begin

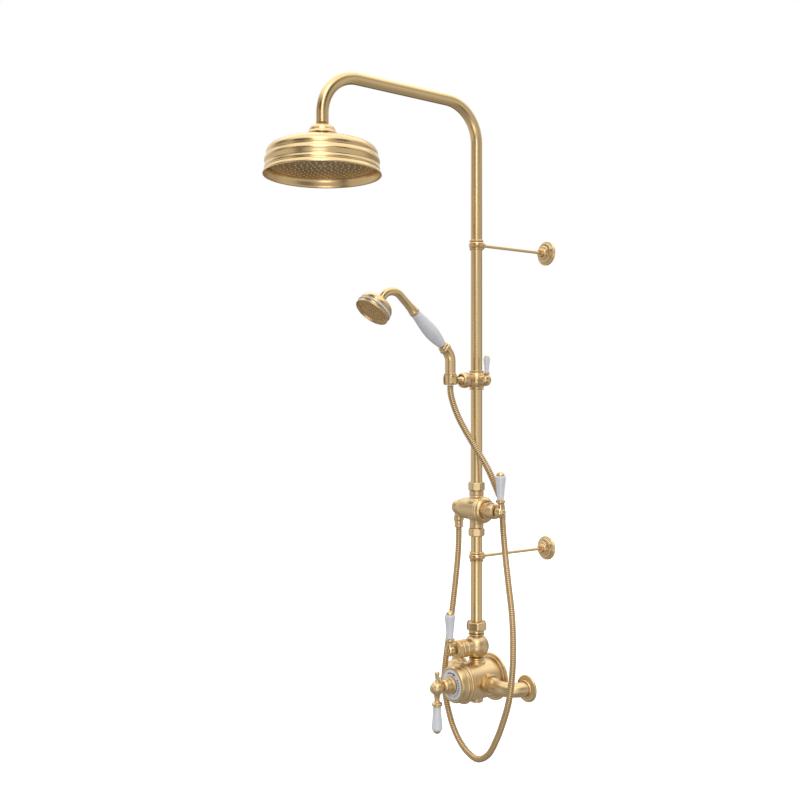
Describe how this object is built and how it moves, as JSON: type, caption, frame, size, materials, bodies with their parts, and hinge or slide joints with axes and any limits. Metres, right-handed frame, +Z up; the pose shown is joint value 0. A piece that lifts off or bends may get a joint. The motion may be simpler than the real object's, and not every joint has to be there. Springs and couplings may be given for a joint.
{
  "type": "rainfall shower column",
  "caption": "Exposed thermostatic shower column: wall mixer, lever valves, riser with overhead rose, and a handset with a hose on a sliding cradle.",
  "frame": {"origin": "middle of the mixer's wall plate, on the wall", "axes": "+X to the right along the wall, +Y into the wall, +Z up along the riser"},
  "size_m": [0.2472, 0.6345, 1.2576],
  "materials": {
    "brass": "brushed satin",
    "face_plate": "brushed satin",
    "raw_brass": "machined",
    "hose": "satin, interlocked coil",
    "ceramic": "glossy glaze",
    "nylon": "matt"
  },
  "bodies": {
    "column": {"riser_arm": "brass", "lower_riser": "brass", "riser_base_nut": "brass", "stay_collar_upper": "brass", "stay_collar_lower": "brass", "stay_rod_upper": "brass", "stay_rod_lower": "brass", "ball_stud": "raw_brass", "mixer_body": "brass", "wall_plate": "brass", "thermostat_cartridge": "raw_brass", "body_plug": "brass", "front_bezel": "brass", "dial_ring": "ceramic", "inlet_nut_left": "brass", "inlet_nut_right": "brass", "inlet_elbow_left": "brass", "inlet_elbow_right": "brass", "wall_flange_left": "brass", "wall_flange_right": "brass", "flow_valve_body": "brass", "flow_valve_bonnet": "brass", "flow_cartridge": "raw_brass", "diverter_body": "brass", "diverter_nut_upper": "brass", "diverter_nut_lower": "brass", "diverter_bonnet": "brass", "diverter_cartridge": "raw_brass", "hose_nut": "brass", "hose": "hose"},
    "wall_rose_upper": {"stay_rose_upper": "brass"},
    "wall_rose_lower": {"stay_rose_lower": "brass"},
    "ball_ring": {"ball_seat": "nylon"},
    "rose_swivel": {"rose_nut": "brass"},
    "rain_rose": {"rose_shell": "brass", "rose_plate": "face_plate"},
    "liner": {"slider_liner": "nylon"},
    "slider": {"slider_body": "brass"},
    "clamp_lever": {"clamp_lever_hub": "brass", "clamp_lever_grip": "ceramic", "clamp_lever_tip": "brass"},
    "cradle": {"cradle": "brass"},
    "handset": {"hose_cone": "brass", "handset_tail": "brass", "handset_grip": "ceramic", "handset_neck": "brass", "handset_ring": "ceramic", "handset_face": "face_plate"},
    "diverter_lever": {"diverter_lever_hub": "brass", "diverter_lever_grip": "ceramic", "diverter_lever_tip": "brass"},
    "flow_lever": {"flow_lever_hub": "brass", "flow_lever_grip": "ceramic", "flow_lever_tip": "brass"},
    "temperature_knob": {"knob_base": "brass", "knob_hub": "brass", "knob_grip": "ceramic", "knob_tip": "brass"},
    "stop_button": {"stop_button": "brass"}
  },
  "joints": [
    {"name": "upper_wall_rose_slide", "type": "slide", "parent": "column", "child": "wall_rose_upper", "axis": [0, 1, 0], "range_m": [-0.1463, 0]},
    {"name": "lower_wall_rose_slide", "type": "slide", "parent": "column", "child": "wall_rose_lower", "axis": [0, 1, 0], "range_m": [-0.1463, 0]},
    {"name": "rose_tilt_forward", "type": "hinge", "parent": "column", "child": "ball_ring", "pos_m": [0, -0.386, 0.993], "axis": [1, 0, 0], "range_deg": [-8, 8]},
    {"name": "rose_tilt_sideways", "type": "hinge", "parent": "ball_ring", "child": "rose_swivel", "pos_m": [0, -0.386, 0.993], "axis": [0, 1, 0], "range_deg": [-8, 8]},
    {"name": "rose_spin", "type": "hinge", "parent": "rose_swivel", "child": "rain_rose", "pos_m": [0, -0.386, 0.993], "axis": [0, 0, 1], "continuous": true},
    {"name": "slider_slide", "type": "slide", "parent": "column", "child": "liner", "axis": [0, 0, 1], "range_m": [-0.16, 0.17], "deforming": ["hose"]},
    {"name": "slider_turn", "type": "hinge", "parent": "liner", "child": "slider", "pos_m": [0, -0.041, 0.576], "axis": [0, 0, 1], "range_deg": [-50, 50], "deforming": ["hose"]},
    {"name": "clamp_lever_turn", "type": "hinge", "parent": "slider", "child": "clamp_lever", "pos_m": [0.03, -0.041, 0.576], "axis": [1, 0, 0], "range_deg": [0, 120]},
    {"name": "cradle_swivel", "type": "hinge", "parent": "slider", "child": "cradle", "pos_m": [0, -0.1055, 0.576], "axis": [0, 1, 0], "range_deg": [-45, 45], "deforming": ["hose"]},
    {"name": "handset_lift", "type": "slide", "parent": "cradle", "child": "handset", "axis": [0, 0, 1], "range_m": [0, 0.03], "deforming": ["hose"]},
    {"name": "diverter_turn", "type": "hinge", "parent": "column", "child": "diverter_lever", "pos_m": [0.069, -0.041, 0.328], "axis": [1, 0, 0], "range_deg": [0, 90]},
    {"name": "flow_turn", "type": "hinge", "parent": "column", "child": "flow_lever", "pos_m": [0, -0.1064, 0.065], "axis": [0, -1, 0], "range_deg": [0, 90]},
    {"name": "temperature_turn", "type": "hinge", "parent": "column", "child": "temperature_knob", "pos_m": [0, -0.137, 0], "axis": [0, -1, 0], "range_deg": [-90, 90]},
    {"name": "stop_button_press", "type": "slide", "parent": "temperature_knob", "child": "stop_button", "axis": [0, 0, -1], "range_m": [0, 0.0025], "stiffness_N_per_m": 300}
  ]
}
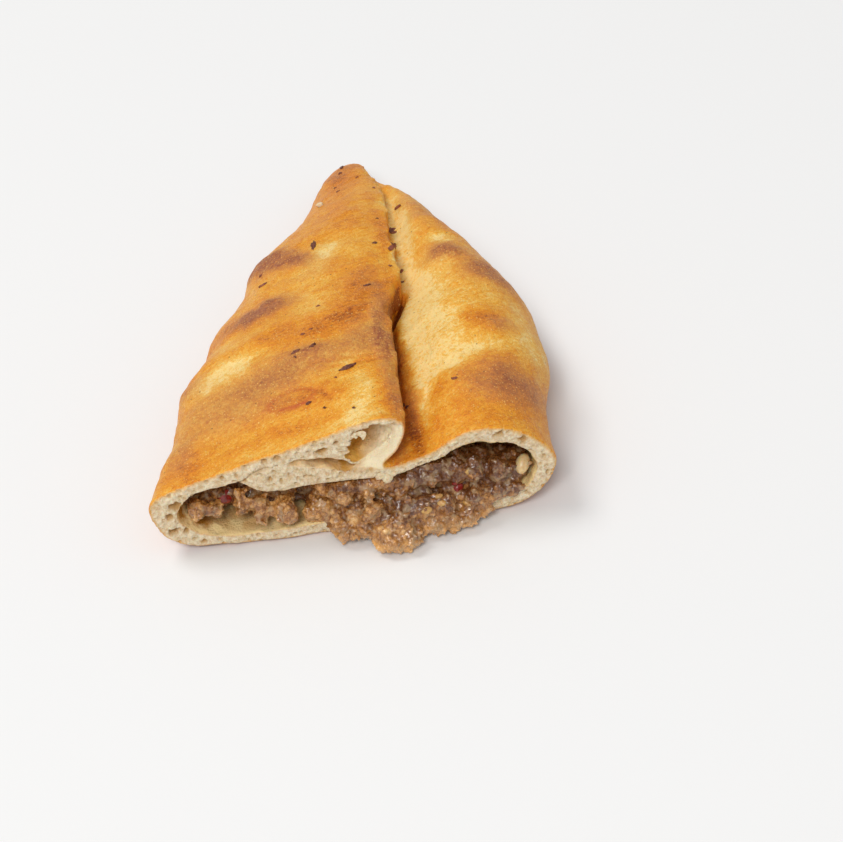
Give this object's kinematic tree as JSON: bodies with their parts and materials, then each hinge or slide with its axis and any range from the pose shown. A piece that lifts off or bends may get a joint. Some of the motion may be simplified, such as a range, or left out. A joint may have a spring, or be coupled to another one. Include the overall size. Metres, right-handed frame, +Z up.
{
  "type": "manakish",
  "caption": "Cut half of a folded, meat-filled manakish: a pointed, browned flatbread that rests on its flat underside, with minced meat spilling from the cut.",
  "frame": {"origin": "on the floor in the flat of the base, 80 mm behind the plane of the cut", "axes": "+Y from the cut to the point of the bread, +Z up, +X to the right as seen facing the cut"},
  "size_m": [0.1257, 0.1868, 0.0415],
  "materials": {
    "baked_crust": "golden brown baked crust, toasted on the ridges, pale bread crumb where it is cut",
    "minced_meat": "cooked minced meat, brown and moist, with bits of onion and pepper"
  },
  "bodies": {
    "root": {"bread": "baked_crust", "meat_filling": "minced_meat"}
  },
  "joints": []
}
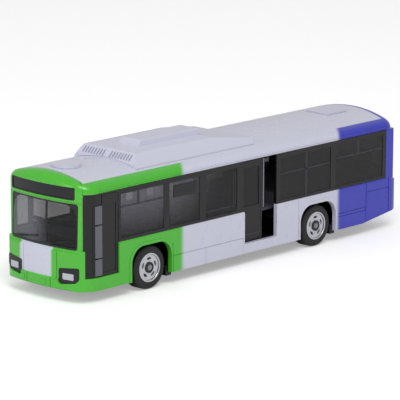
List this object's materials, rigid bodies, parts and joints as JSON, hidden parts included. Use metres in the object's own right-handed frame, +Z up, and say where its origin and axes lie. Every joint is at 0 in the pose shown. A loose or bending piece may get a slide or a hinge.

end

Reproduce each line verbatim.

◆ PROBLEM SOLUTION
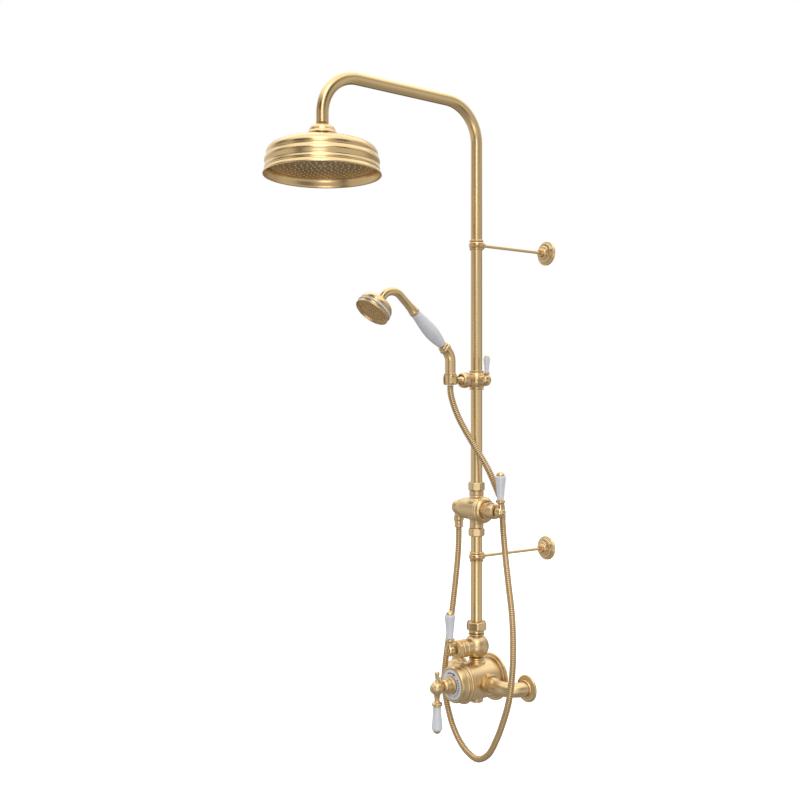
Describe how this object is built and how it moves, as JSON: type, caption, frame, size, materials, bodies with their parts, and hinge or slide joints with axes and any limits. Metres, right-handed frame, +Z up; the pose shown is joint value 0. A piece that lifts off or bends may get a joint. The motion may be simpler than the real object's, and not every joint has to be there. Springs and couplings may be given for a joint.
{
  "type": "rainfall shower column",
  "caption": "Exposed thermostatic shower column: wall mixer, lever valves, riser with overhead rose, and a handset with a hose on a sliding cradle.",
  "frame": {"origin": "middle of the mixer's wall plate, on the wall", "axes": "+X to the right along the wall, +Y into the wall, +Z up along the riser"},
  "size_m": [0.2472, 0.6345, 1.2576],
  "materials": {
    "brass": "brushed satin",
    "face_plate": "brushed satin",
    "raw_brass": "machined",
    "hose": "satin, interlocked coil",
    "ceramic": "glossy glaze",
    "nylon": "matt"
  },
  "bodies": {
    "column": {"riser_arm": "brass", "lower_riser": "brass", "riser_base_nut": "brass", "stay_collar_upper": "brass", "stay_collar_lower": "brass", "stay_rod_upper": "brass", "stay_rod_lower": "brass", "ball_stud": "raw_brass", "mixer_body": "brass", "wall_plate": "brass", "thermostat_cartridge": "raw_brass", "body_plug": "brass", "front_bezel": "brass", "dial_ring": "ceramic", "inlet_nut_left": "brass", "inlet_nut_right": "brass", "inlet_elbow_left": "brass", "inlet_elbow_right": "brass", "wall_flange_left": "brass", "wall_flange_right": "brass", "flow_valve_body": "brass", "flow_valve_bonnet": "brass", "flow_cartridge": "raw_brass", "diverter_body": "brass", "diverter_nut_upper": "brass", "diverter_nut_lower": "brass", "diverter_bonnet": "brass", "diverter_cartridge": "raw_brass", "hose_nut": "brass", "hose": "hose"},
    "wall_rose_upper": {"stay_rose_upper": "brass"},
    "wall_rose_lower": {"stay_rose_lower": "brass"},
    "ball_ring": {"ball_seat": "nylon"},
    "rose_swivel": {"rose_nut": "brass"},
    "rain_rose": {"rose_shell": "brass", "rose_plate": "face_plate"},
    "liner": {"slider_liner": "nylon"},
    "slider": {"slider_body": "brass"},
    "clamp_lever": {"clamp_lever_hub": "brass", "clamp_lever_grip": "ceramic", "clamp_lever_tip": "brass"},
    "cradle": {"cradle": "brass"},
    "handset": {"hose_cone": "brass", "handset_tail": "brass", "handset_grip": "ceramic", "handset_neck": "brass", "handset_ring": "ceramic", "handset_face": "face_plate"},
    "diverter_lever": {"diverter_lever_hub": "brass", "diverter_lever_grip": "ceramic", "diverter_lever_tip": "brass"},
    "flow_lever": {"flow_lever_hub": "brass", "flow_lever_grip": "ceramic", "flow_lever_tip": "brass"},
    "temperature_knob": {"knob_base": "brass", "knob_hub": "brass", "knob_grip": "ceramic", "knob_tip": "brass"},
    "stop_button": {"stop_button": "brass"}
  },
  "joints": [
    {"name": "upper_wall_rose_slide", "type": "slide", "parent": "column", "child": "wall_rose_upper", "axis": [0, 1, 0], "range_m": [-0.1463, 0]},
    {"name": "lower_wall_rose_slide", "type": "slide", "parent": "column", "child": "wall_rose_lower", "axis": [0, 1, 0], "range_m": [-0.1463, 0]},
    {"name": "rose_tilt_forward", "type": "hinge", "parent": "column", "child": "ball_ring", "pos_m": [0, -0.386, 0.993], "axis": [1, 0, 0], "range_deg": [-8, 8]},
    {"name": "rose_tilt_sideways", "type": "hinge", "parent": "ball_ring", "child": "rose_swivel", "pos_m": [0, -0.386, 0.993], "axis": [0, 1, 0], "range_deg": [-8, 8]},
    {"name": "rose_spin", "type": "hinge", "parent": "rose_swivel", "child": "rain_rose", "pos_m": [0, -0.386, 0.993], "axis": [0, 0, 1], "continuous": true},
    {"name": "slider_slide", "type": "slide", "parent": "column", "child": "liner", "axis": [0, 0, 1], "range_m": [-0.16, 0.17], "deforming": ["hose"]},
    {"name": "slider_turn", "type": "hinge", "parent": "liner", "child": "slider", "pos_m": [0, -0.041, 0.576], "axis": [0, 0, 1], "range_deg": [-50, 50], "deforming": ["hose"]},
    {"name": "clamp_lever_turn", "type": "hinge", "parent": "slider", "child": "clamp_lever", "pos_m": [0.03, -0.041, 0.576], "axis": [1, 0, 0], "range_deg": [0, 120]},
    {"name": "cradle_swivel", "type": "hinge", "parent": "slider", "child": "cradle", "pos_m": [0, -0.1055, 0.576], "axis": [0, 1, 0], "range_deg": [-45, 45], "deforming": ["hose"]},
    {"name": "handset_lift", "type": "slide", "parent": "cradle", "child": "handset", "axis": [0, 0, 1], "range_m": [0, 0.03], "deforming": ["hose"]},
    {"name": "diverter_turn", "type": "hinge", "parent": "column", "child": "diverter_lever", "pos_m": [0.069, -0.041, 0.328], "axis": [1, 0, 0], "range_deg": [0, 90]},
    {"name": "flow_turn", "type": "hinge", "parent": "column", "child": "flow_lever", "pos_m": [0, -0.1064, 0.065], "axis": [0, -1, 0], "range_deg": [0, 90]},
    {"name": "temperature_turn", "type": "hinge", "parent": "column", "child": "temperature_knob", "pos_m": [0, -0.137, 0], "axis": [0, -1, 0], "range_deg": [-90, 90]},
    {"name": "stop_button_press", "type": "slide", "parent": "temperature_knob", "child": "stop_button", "axis": [0, 0, -1], "range_m": [0, 0.0025], "stiffness_N_per_m": 300}
  ]
}
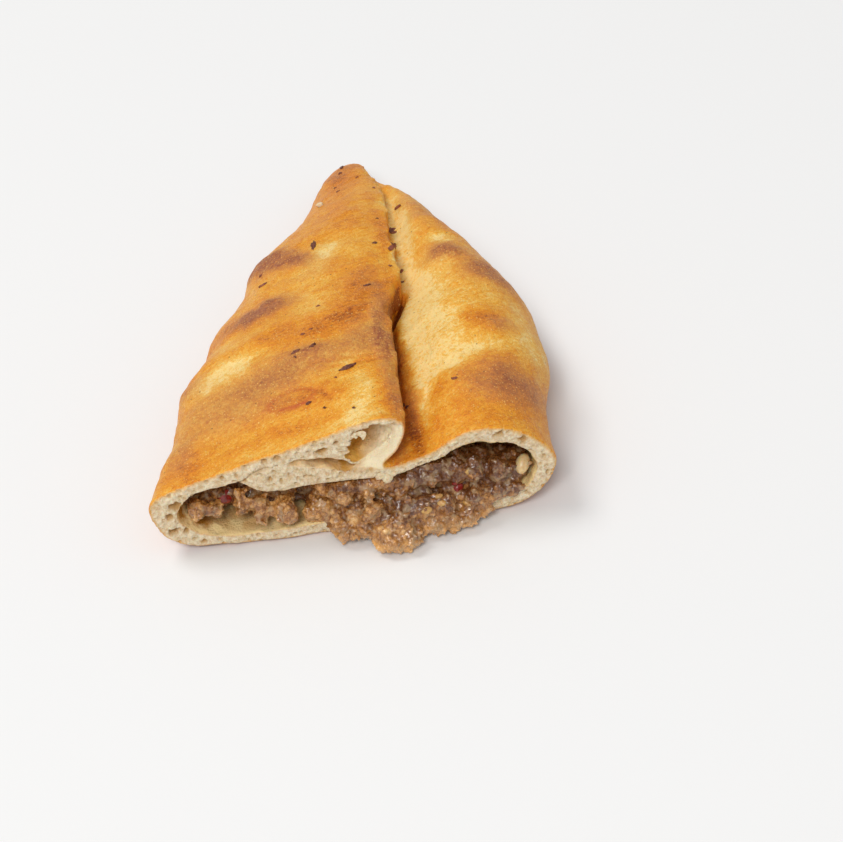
Give this object's kinematic tree as JSON: bodies with their parts and materials, then each hinge or slide with its axis and any range from the pose shown. A piece that lifts off or bends may get a joint. Some of the motion may be simplified, such as a range, or left out. A joint may have a spring, or be coupled to another one. Include the overall size. Metres, right-handed frame, +Z up.
{
  "type": "manakish",
  "caption": "Cut half of a folded, meat-filled manakish: a pointed, browned flatbread that rests on its flat underside, with minced meat spilling from the cut.",
  "frame": {"origin": "on the floor in the flat of the base, 80 mm behind the plane of the cut", "axes": "+Y from the cut to the point of the bread, +Z up, +X to the right as seen facing the cut"},
  "size_m": [0.1257, 0.1868, 0.0415],
  "materials": {
    "baked_crust": "golden brown baked crust, toasted on the ridges, pale bread crumb where it is cut",
    "minced_meat": "cooked minced meat, brown and moist, with bits of onion and pepper"
  },
  "bodies": {
    "root": {"bread": "baked_crust", "meat_filling": "minced_meat"}
  },
  "joints": []
}
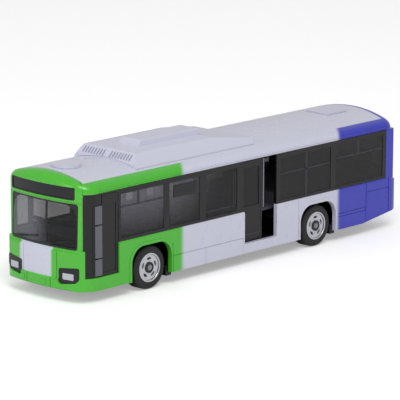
List this object's materials, rigid bodies, parts and joints as JSON, hidden parts included. Use metres in the object's own right-handed frame, +Z up, and say where its origin and axes lie. Every joint is at 0 in the pose shown. A loose or bending piece may get a slide or a hinge.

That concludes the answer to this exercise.